The blaze that ripped through Wang Fuk Court in the city's northern Tai Po district last week killed at least 159 people and was the world's deadliest residential building fire since 1980.
The Hong Kong Baptist University (HKBU) said it will "suspend the operations" of the student union acting executive committee with immediate effect and take over their facilities, according to a letter shared on social media by the union on Friday.
The school cited reasons such as a lack of representation and poor financial management, which the union called "unfounded and arbitrary".
"The university's irrational action raises concerns about potential ulterior motives behind this forced suspension," the union said in a statement.
Social media users circulated photos on Tuesday of a message stuck onto a student union-run notice board, nicknamed the "democracy wall", which expressed condolences for those killed in the fire.
The unsigned message continued: "We are Hongkongers. Urge the government to be receptive and respond to public demands so justice can be done."
The wall was blocked off with tall barricades on Wednesday, an AFP reporter saw.

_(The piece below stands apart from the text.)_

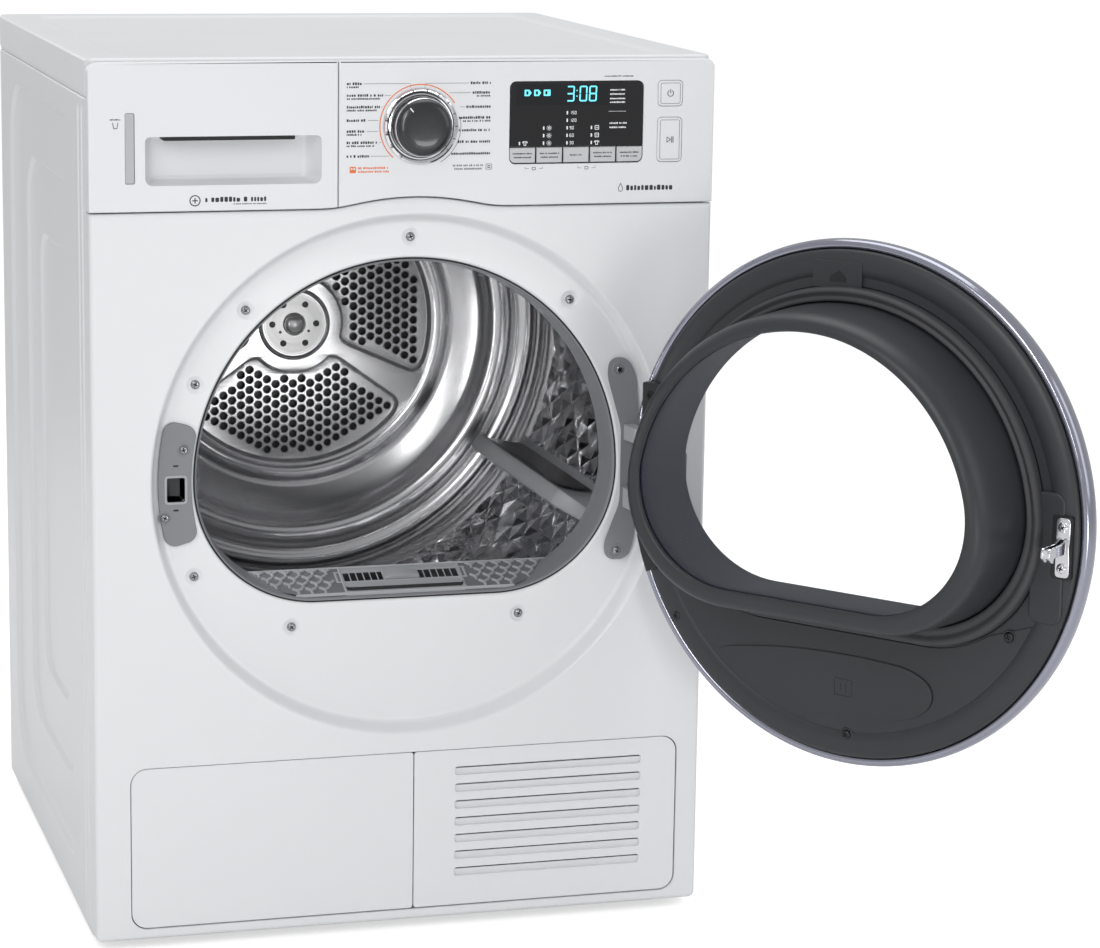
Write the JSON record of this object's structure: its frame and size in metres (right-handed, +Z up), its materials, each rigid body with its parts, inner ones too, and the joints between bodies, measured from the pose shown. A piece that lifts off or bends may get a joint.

Kevin, a HKBU student who declined to give his surname, told AFP at the time he found the noticeboard message to be "positive" and said it drew attention from students walking by before it was sealed off.
The university did not respond to multiple requests for comment from AFP.
Authorities have warned against crimes that "exploit the tragedy" and have reportedly arrested at least three people for sedition in the fire's aftermath.
Student unions at Hong Kong universities were once hotbeds of political activism and played a role in the city's huge and sometimes violent pro-democracy protests in 2019.
They either shrank their operations or were shut down entirely after Beijing imposed a national security law in Hong Kong a year later, which critics say has curbed dissent.